Con uno stile ironico, sagace, tagliente ed estremamente preciso, Veronica Raimo in Niente di vero riflette sul significato della scrittura e della memoria: nella sua famiglia, racconta – ma in fondo in ogni famiglia –, hanno sempre manipolato la verità come un esercizio di stile, dimenticando spesso la menzogna iniziale o il fatto stesso che si tratti di una menzogna.

Se la memoria stessa è un’impostura, la scrittura non può che esserlo a sua volta. Raimo gioca infatti con l’autofiction impedendoci di distinguere ciò che nel romanzo è un dato di realtà e ciò che non lo è, e in fondo non ha neppure senso porsi la domanda perché l’autrice stessa sembra suggerirci di non sapere ciò che è reale o meno nei suoi ricordi, avendo finito per credere alle bugie che lei o la sua famiglia hanno creato.

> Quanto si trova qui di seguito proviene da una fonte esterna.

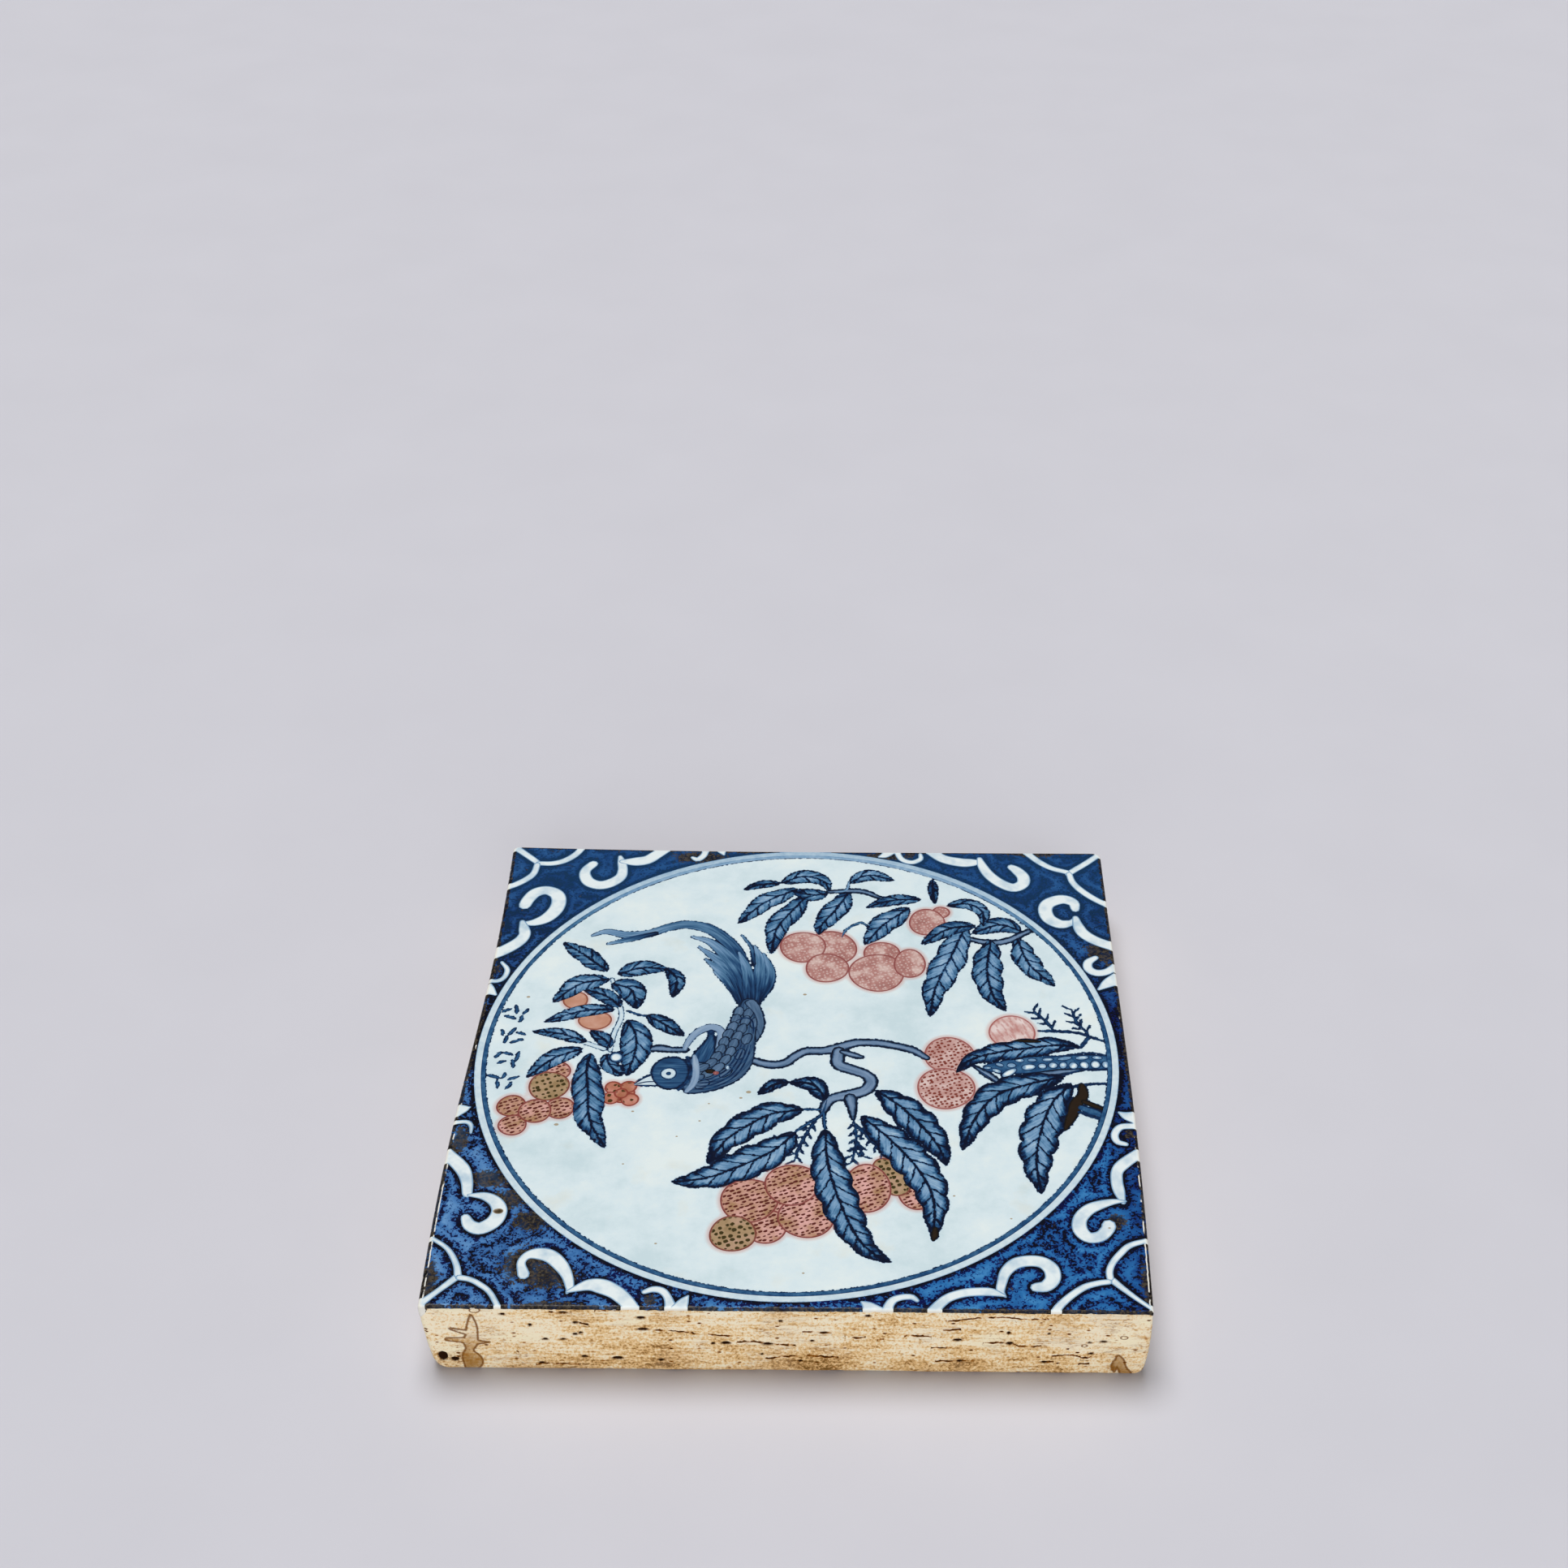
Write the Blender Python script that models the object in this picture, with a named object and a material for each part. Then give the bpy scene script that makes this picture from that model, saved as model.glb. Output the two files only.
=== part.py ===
"""A thick square porcelain tile that lies flat with its painted face up.

One fired piece: the painted glaze is fused to the clay, so the tile is one solid.
Metres, +Z up, origin at the centre of the underside. The front side faces -Y.
"""
import math

import bmesh
import bpy
from mathutils import Vector

# Driving sizes
SIDE_LENGTH = 0.200          # corner to corner along each side of the painted face
THICKNESS = 0.026            # underside to painted face

# The four sides in order, each with its own hand-cut faults, all outwards from a true square.
# bow: how far the middle stands out. wave: an S along the side. undercut: how far the foot
# sits in. belly: how far the middle of the height stands out.
SIDE_ORDER = ("front", "right", "back", "left")
BOW = {"front": 0.0, "right": 0.0011, "back": -0.0009, "left": -0.0001}
WAVE = {"front": 0.0, "right": 0.0003, "back": 0.0002, "left": -0.0010}
UNDERCUT = {"front": 0.0, "right": 0.0003, "back": 0.0006, "left": 0.0013}
BELLY = {"front": 0.0, "right": 0.0005, "back": 0.0002, "left": 0.0002}

# Rounded edges, side by side: the glazed arris above and the worn arris below
TOP_ARRIS = {"front": 0.0006, "right": 0.0008, "back": 0.0008, "left": 0.0012}
FOOT_ARRIS = {"front": 0.0012, "right": 0.0028, "back": 0.0020, "left": 0.0040}

# Radii of the upright corners, and how much rounder each one is at the foot.
# Corner n stands before side n: front left, front right, back right, back left.
CORNER_RADIUS = (0.0008, 0.0007, 0.0022, 0.0010)
CORNER_FOOT_WEAR = (0.0030, 0.0018, 0.0014, 0.0016)

# How finely the solid is faceted
SIDE_STEPS = 24
CORNER_STEPS = 5
ARRIS_STEPS = 4
HEIGHT_STEPS = 4

CLAY_COLOUR = (0.62, 0.49, 0.33, 1.0)
CLAY_ROUGHNESS = 0.85
GLAZE_COLOUR = (0.72, 0.82, 0.84, 1.0)
GLAZE_ROUGHNESS = 0.12

OUTWARD = {"front": Vector((0, -1)), "right": Vector((1, 0)),
           "back": Vector((0, 1)), "left": Vector((-1, 0))}
ONWARD = {"front": Vector((1, 0)), "right": Vector((0, 1)),
          "back": Vector((-1, 0)), "left": Vector((0, -1))}


def clear_scene():
    """Empties the scene of its objects."""
    for old in list(bpy.data.objects):
        bpy.data.objects.remove(old)


def stand_out(side, share):
    """How far a side stands out of its straight line, at a share of its length."""
    return BOW[side] * math.sin(math.pi * share) + WAVE[side] * math.sin(2 * math.pi * share)


def corner_point(before, after, inset):
    """Where two neighbouring sides would cross, each set in by its own inset."""
    half = SIDE_LENGTH / 2
    return OUTWARD[before] * (half - inset[before]) + OUTWARD[after] * (half - inset[after])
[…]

Attraverso questo romanzo, Raimo oltrepassa quindi le categorie di autofiction – che perde di senso dal momento che la stessa memoria è finzione, la stessa vita è autofiction, prima ancora della scrittura –, di romanzo di formazione – l’arco di crescita è qui volutamente ignorato, e l’autrice si concentra invece sui difetti e sulle inadeguatezze che dall’infanzia sono rimaste immutate fino all’età adulta – e, in realtà, la categoria stessa di romanzo: in Niente di vero non è possibile ricostruire una storia, una fabula, proprio perché il testo è formato da tanti piccoli quadri legati però tra loro con grande acutezza. Raimo, chiusa dentro la cameretta del romanzo, inquina le regole del gioco, le oltrepassa, e concepisce un testo che elude dall’interno i vincoli del genere cui appartiene. Niente di vero si conclude infatti con queste parole:

Ho ripensato alle parole di Rosa: «Una storia è un concetto ambiguo».
Per me scrivere è essenzialmente questo. Scrivo cose ambigue e frustranti. Anche le poche favole che scrivevo da bambina erano cosí. C’era una spiga che era cresciuta in un bosco.
– E com’è successo? – mi chiedeva mio nonno.
– Non ne ho idea.
La storia finiva lí. A mio nonno stava bene. A me pure.